If your needs category regularly exceeds 50%, that is not automatically a failure of discipline — it often indicates a structural issue. Housing costs in high-cost cities routinely push this figure to 60% or higher. The framework's response to that is to pull from the wants category first, then reassess the savings target. A realistic modified split might be 60/20/20 or even 65/15/20 in expensive markets.

30% toward wants. Wants are discretionary spending that improves your life but is not essential: dining out, entertainment, hobbies, vacations, subscription services, clothing beyond the basics, and personal care beyond necessities. This is the most subjective category, and it is intentionally generous. A 30% wants allowance on a $5,000 take-home is $1,500 per month — real breathing room.

The wants bucket is also the primary adjustment lever. When you need to accelerate debt payoff or hit a savings goal faster, you trim wants before touching needs or savings.
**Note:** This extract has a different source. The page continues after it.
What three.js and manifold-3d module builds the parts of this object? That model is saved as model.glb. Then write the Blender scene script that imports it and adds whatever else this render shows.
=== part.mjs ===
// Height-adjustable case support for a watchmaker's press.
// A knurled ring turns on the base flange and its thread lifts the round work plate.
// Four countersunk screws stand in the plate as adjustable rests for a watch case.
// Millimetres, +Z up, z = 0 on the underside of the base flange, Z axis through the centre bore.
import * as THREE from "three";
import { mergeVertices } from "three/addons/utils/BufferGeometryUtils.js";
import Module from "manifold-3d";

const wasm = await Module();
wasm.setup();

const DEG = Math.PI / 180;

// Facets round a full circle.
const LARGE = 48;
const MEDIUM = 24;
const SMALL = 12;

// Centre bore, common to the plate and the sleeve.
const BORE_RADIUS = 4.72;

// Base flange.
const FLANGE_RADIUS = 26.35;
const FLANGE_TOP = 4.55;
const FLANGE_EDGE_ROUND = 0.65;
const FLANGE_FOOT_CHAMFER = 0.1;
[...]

20% toward savings and debt repayment. This bucket covers emergency fund contributions, retirement savings, extra debt payments beyond the minimums, and any other financial goals. The minimums on existing debt live in the needs bucket; extra payments on that same debt live in the savings and goals bucket because they are optional acceleration, not survival requirements.

How to Apply the Rule to Your Actual Income

The math is straightforward. Take your monthly after-tax income — what actually lands in your bank account after taxes, health insurance premiums, and retirement contributions are deducted — and multiply by 0.50, 0.30, and 0.20 to get your target amounts for each bucket.
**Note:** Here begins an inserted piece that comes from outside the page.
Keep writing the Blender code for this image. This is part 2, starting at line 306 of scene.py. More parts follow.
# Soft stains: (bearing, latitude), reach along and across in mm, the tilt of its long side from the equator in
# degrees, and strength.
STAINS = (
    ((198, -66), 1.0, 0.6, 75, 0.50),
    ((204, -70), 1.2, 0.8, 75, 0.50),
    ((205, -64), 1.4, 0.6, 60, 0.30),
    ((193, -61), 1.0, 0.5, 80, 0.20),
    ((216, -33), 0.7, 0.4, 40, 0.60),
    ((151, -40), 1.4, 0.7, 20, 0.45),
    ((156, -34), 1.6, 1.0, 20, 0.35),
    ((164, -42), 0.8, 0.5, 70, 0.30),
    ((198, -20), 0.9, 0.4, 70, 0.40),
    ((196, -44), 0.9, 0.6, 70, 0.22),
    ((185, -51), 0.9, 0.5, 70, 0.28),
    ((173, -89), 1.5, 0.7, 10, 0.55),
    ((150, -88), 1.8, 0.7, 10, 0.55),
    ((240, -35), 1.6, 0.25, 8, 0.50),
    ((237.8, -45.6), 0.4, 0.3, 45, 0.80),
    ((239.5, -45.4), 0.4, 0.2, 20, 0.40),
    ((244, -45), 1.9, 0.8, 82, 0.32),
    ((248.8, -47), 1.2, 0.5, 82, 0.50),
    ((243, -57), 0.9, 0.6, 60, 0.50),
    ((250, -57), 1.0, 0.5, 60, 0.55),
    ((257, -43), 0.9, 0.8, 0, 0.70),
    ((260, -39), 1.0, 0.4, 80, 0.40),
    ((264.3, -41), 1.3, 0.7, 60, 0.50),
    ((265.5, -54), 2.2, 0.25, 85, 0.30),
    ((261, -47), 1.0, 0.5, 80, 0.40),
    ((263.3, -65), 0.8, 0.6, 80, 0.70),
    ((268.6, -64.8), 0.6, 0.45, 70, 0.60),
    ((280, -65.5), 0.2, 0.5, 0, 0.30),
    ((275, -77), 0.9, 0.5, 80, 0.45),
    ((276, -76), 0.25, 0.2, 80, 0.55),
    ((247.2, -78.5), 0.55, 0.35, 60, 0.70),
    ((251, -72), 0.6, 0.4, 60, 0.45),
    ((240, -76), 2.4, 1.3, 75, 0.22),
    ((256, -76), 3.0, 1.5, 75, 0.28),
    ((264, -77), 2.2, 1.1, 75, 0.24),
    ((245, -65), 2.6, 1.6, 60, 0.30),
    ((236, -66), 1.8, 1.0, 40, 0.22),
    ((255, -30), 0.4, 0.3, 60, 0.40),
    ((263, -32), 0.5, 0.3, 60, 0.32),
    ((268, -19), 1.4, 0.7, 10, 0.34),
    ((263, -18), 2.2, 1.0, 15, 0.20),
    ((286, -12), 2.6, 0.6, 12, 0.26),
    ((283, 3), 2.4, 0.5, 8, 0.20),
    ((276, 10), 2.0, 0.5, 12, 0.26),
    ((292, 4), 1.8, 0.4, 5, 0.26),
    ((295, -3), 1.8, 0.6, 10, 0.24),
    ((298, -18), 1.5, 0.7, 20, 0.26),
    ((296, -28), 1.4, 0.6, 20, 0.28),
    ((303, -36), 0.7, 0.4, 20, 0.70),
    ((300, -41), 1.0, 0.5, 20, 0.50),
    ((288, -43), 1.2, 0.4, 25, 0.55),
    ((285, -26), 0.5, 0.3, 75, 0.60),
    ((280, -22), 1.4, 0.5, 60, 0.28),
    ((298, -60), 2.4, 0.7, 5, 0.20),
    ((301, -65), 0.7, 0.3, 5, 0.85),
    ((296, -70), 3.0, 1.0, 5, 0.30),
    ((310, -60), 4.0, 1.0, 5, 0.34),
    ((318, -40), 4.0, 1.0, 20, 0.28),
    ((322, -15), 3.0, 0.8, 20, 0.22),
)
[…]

For a household bringing home $5,500 per month: needs target is $2,750, wants target is $1,650, savings target is $1,100. Those are ceiling figures for needs and wants, and a floor figure for savings.

The most productive step after calculating targets is to audit your current actual spending against the targets. Most people find their needs are already close to 50% and their wants are running 35-40% while savings is near zero. The gap usually closes by moving money from wants to savings, not by eliminating needs.

Adjusting for Real-Life Situations

The 50/30/20 rule is a guide, not a law. Several common situations call for deliberate modifications:

If you are carrying high-interest debt, consider temporarily running a 50/20/30 split — putting 30% toward savings and debt payoff until balances are gone. The wants category absorbs the extra, which means less discretionary spending for a defined period in exchange for faster financial freedom.

If you are in a low-income phase, the savings percentage may need to drop to 10% while you stabilize. Even a small consistent savings habit matters more than the exact percentage, and a $100/month emergency fund contribution is far better than nothing while you work toward the full 20%.

If you live in an expensive housing market, accept that your needs bucket will exceed 50% and build the budget from real numbers rather than fighting the reality. A 60/25/15 split in San Francisco is better financial management than a theoretical 50/30/20 that nobody follows because it ignores rent.

The Limitations Worth Knowing

The 50/30/20 rule works best when your income is stable and your expenses are relatively predictable. It gives you a structure, but not a detailed plan. It will not, on its own, tell you why your grocery bill is $900 instead of $600, or which subscription services you are paying for and not using. For that level of visibility you need transaction-level tracking, which is a complement to any percentage budget, not a replacement.

The framework also does not address specific goal timelines. If you need $10,000 for a home down payment in 18 months, 20% of your income may or may not be enough to hit that target on time. For goal-specific planning, use the percentage as a starting point and back-calculate from the required amount.

Despite these limits, the 50/30/20 rule remains one of the most useful entry points in personal finance because its simplicity means people actually apply it. A simple budget that you follow is worth more than a perfect budget that lives in a spreadsheet and gets ignored.

Getting Started Tonight

Pull up your last two bank and credit card statements. Categorize each transaction as need, want, or savings. Calculate your totals in each category and compare them to your 50/30/20 targets. The gaps you find — whether your wants are running at 42% or your savings at 8% — are your immediate action items. Most people can identify two or three specific adjustments within 20 minutes that bring the ratios much closer to target.